In a car, the PAS IV takes a sample of the air in the car and cannot detect where the alcohol is coming from. Meaning that if a driver has not been drinking, but his or her passengers have been, the PAS would not be able to tell the difference. That, Kelsey said, is where the deputy comes in.

"This is meant as a supplement to the officers," he said. "They are trained how to further detect if a person has been drinking."

THE RESULTS OF the PAS flashlights are not submissable in court, Troxell said, and are not intended to replace the field sobriety tests, but the Sheriff's Office hopes using the flashlights might make deputies more efficient.

"These may speed up some of the checkpoints," he said, "and expedite drivers through the checkpoints."

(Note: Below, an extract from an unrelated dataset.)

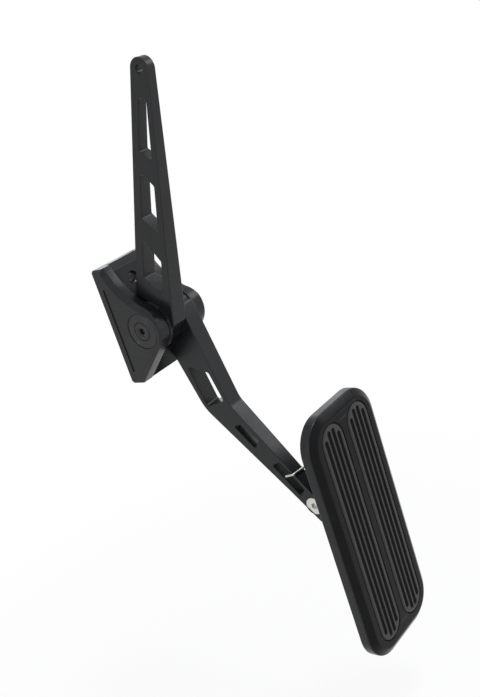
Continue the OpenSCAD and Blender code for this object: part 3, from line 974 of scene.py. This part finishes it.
def make_inserts():
    low, high = PAD_T - INSERT_SINK, PAD_T + INSERT_PROUD
    valley_y = on_pad(0, 0, high - VALLEY_FROM).y
    for s, name in ((-1, "left"), (1, "right")):
        line = stadium(INSERT_W, INSERT_L, (s * INSERT_SIDE, INSERT_UP), 40)
        outer = [(line, low)] + sunk(line, high, INSERT_SHOULDER)
        pockets = []
        for k in range(RIB_CUTS):
            off = (k - (RIB_CUTS - 1) / 2) * RIB_GAP
            reach = (RIB_REACH ** 2 - off ** 2) ** 0.5
            groove = stadium(RIB_CUT, INSERT_L - INSERT_W + 2 * reach + RIB_CUT,
                             (s * INSERT_SIDE + off, INSERT_UP), 12)
            pockets.append(sunk(groove, high, RIB_VALLEY))
        bm = solid(outer, pockets=pockets, place=on_pad)
        strip = piece("rib_insert_" + name, bm, "pad", rubber,
                      ["insert_" + name])
        # The grooves' deep, front-turned faces get the darker rubber: painted shade
        second_material(strip, rubber_groove_shade, lambda face: face.center.y > valley_y
                        and face.normal.y < VALLEY_TURN)


make_pad()
make_inserts()


# Spring

def tube(path, r):
    """Round wire along points in millimetres of the frame, with rounded ends."""
    bm = bmesh.new()
    rings = []
    normal = (path[1] - path[0]).normalized().orthogonal().normalized()
    for i, p in enumerate(path):
        a, b = path[max(0, i - 1)], path[min(len(path) - 1, i + 1)]
        along = (b - a).normalized()
        normal = (normal - along * normal.dot(along)).normalized()
        other = along.cross(normal)
        sizes = [(0.0, 1.0)]
        if i == 0:
            sizes = WIRE_END
        if i == len(path) - 1:
            sizes = [(-shift, share) for shift, share in WIRE_END[::-1]]
        for shift, share in sizes:
            middle = p + along * shift * r
            turns = [2 * pi * k / WIRE_SIDES for k in range(WIRE_SIDES)]
            rings.append([bm.verts.new(
                (middle + (normal * cos(k) + other * sin(k)) * r * share) * MM) for k in turns])
    wall(bm, rings)
    bm.faces.new(rings[0][::-1])
    bm.faces.new(rings[-1])
    bmesh.ops.recalc_face_normals(bm, faces=bm.faces)
    return bm


def smooth_path(corners, radius, n=6):
    """Path through the corners, each inner one rounded, with no long gap between points."""
    pts = [Vector(c) for c in corners]
    out = [pts[0]]
    for a, b, c in zip(pts, pts[1:], pts[2:]):
        u, w = (a - b).normalized(), (c - b).normalized()
        half = acos(max(-1.0, min(1.0, u.dot(w)))) / 2
        back = min(radius / tan(half), (a - b).length * 0.45, (c - b).length * 0.45)
        s, e = b + u * back, b + w * back
        for i in range(n + 1):
            t = i / n
            out.append(s * (1 - t) ** 2 + b * 2 * t * (1 - t) + e * t * t)
    out.append(pts[-1])
    dense = [out[0]]
    for p, q in zip(out, out[1:]):
        count = max(1, ceil((q - p).length / PATH_STEP))
        dense += [p + (q - p) * k / count for k in range(1, count + 1)]
    return dense


def tangent_turn(p, way):
    """Angle on the coil where a straight wire from p meets it; way says on which side."""
    d = Vector((p[0] - TOE[0], p[1] - TOE[1]))
    return degrees(atan2(d.y, d.x)) + way * degrees(acos(COIL_R / d.length))


def in_frame(x, p):
    return (x, p[0] - PIVOT_OUT, p[1] - PIVOT_DROP)


def make_spring():
    start = tangent_turn(HOOK, -1)
    end = tangent_turn(SPRING_END, 1) - COIL_TURN
    first_x = TOE_FACE + TOE_T + WIRE_D / 2 + COIL_GAPS[0]
    last_x = LUG_X - WIRE_D / 2 - COIL_GAPS[1]
    coil = []
    for i in range(COIL_STEPS + 1):
        turn = start + (end - start) * i / COIL_STEPS
        x = first_x + (last_x - first_x) * i / COIL_STEPS
        coil.append(Vector(in_frame(x, polar(turn, COIL_R, TOE))))
    grip = [in_frame(GRIP_X, p) for p in GRIP]
    lead = smooth_path(grip + [in_frame(HOOK_X, HOOK), coil[0]], HOOK_BEND)
    tail = smooth_path([coil[-1], in_frame(last_x, SPRING_END)], HOOK_BEND)
    wire = tube(lead[:-1] + coil, WIRE_D / 2)
    piece("torsion_spring", wire, "arms", wire_steel, ["pad_spring"],
          WIRE_SHARP)
    # The leg turns with the pad about the coil's axis, and its start stays inside the coil
    leg = tube(coil[-LEG_OVERLAP:] + tail[1:], WIRE_D / 2 * LEG_SHARE)
    piece("spring_leg", leg, "pad", wire_steel, sharp=WIRE_SHARP)


make_spring()


# Finishes of the CAD nodes that show as they are

KEPT = {
    "pivot_shaft": steel, "washer_left": washer_grey, "washer_right": washer_grey,
    "hub_bush": bronze, "arm_dowels": steel, "pad_lug": anodised, "lug_screws": screw_black,
    "pad_pivot_screw": bright, "pad_pivot_sleeve": steel, "lug_washer": steel,
    "pad_pivot_nut": bright,
}
for name, material in KEPT.items():
    mesh = nodes[name].data
    mesh.materials.clear()
    mesh.materials.append(material)


# Camera, floor and light

def make_camera():
    data = bpy.data.cameras.new("camera")
    data.lens = LENS
    data.sensor_width = SENSOR_W
    data.clip_start, data.clip_end = CLIP
    right = Vector(CAMERA_RIGHT)
    ahead = right.cross(Vector(CAMERA_UP)).normalized() * -1
    up = right.cross(ahead).normalized()
    turn = Matrix((right.normalized(), up, -ahead)).transposed()
    camera = linked("camera", data)
    camera.matrix_world = Matrix.Translation(CAMERA_AT) @ turn.to_4x4()
    bpy.context.scene.camera = camera


def is_background_ray(tree):
    """1 for camera, glossy and transmission rays."""
    path = tree.nodes.new("ShaderNodeLightPath")
    total = path.outputs["Is Camera Ray"]
    for name in ("Is Glossy Ray", "Is Transmission Ray"):
        total = combined(tree, "MAXIMUM", total, path.outputs[name])
    return total


def mix_shaders(tree, factor, a, b, surface):
    mix = tree.nodes.new("ShaderNodeMixShader")
    tree.links.new(factor, mix.inputs["Fac"])
    tree.links.new(a, mix.inputs[1])
    tree.links.new(b, mix.inputs[2])
    tree.links.new(mix.outputs["Shader"], surface)


def make_floor():
    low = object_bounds()[0]
    bm = bmesh.new()
    z = low.z - FLOOR_DROP
    bm.faces.new([bm.verts.new((sx * FLOOR_HALF, sy * FLOOR_HALF, z))
                  for sx, sy in ((-1, -1), (1, -1), (1, 1), (-1, 1))])
    floor = linked("floor", mesh_from("floor", bm))
    m, tree, shader = new_material("floor")
    shader.inputs["Base Color"].default_value = FLOOR_GREY
    shader.inputs["Roughness"].default_value = FLOOR_ROUGH
    glow = tree.nodes.new("ShaderNodeEmission")
    glow.inputs["Color"].default_value = WHITE
    glow.inputs["Strength"].default_value = 1.0
    # The floor shows its shading only near the object, and is plain white further out
    away = tree.nodes.new("ShaderNodeVectorMath")
    away.operation = "LENGTH"
    tree.links.new(tree.nodes.new("ShaderNodeTexCoord").outputs["Object"], away.inputs[0])
    white = spread(tree, away.outputs["Value"], NEAR_WHITE, 1.0, NEAR, FAR)
    share = combined(tree, "MULTIPLY", is_background_ray(tree), white)
    output = next(n for n in tree.nodes if n.type == "OUTPUT_MATERIAL")
    mix_shaders(tree, share, shader.outputs["BSDF"], glow.outputs["Emission"],
                output.inputs["Surface"])
    floor.data.materials.append(m)


def background(tree, strength):
    node = tree.nodes.new("ShaderNodeBackground")
    node.inputs["Color"].default_value = WHITE
    node.inputs["Strength"].default_value = strength
    return node.outputs["Background"]


def make_world():
    world = bpy.data.worlds.new("studio")
    bpy.context.scene.world = world
    world.use_nodes = True
    tree = world.node_tree
    tree.nodes.clear()
    output = tree.nodes.new("ShaderNodeOutputWorld")
    mix_shaders(tree, is_background_ray(tree), background(tree, WORLD_LIGHT),
                background(tree, 1.0), output.inputs["Surface"])


def lamp(name, at, aim, size, power):
    data = bpy.data.lights.new(name, "AREA")
    data.shape = "SQUARE"
    data.size = size
    data.energy = power
    data.color = COOL
    obj = linked(name, data)
    obj.location = at
    obj.rotation_euler = (Vector(aim) - Vector(at)).to_track_quat("-Z", "Y").to_euler()


make_camera()
make_floor()
make_world()
for row in LAMPS:
    lamp(*row)

bpy.context.scene.view_settings.view_transform = "Standard"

The arrest of someone who has been found to be driving under the influence of alcohol would not be based solely on the passive-alcohol sensor, Troxell said, and would instead be based on the judgment of the deputy and the reading of a breathalyzer test.

For Loudoun's chapter of MADD, deterrence was the main motivation behind their donation.

The goal in the campaign is that we don't have any drunk driving fatalities in the county," Cleveland said. "We are hoping knowing [deputies] have these [flashlights] will make people think, 'I'd better have a designated driver.'"

MADD raised the money for the flashlights through their donations campaign, raising more than $7,000 and Cleveland said she hopes to raise more money for more flashlights in the future.

"Officers are 50 percent more accurate when using these as opposed to 10 percent when using just themselves," Cleveland said. "We want to show that the whole community is involved in trying to keep drunk drivers off the streets."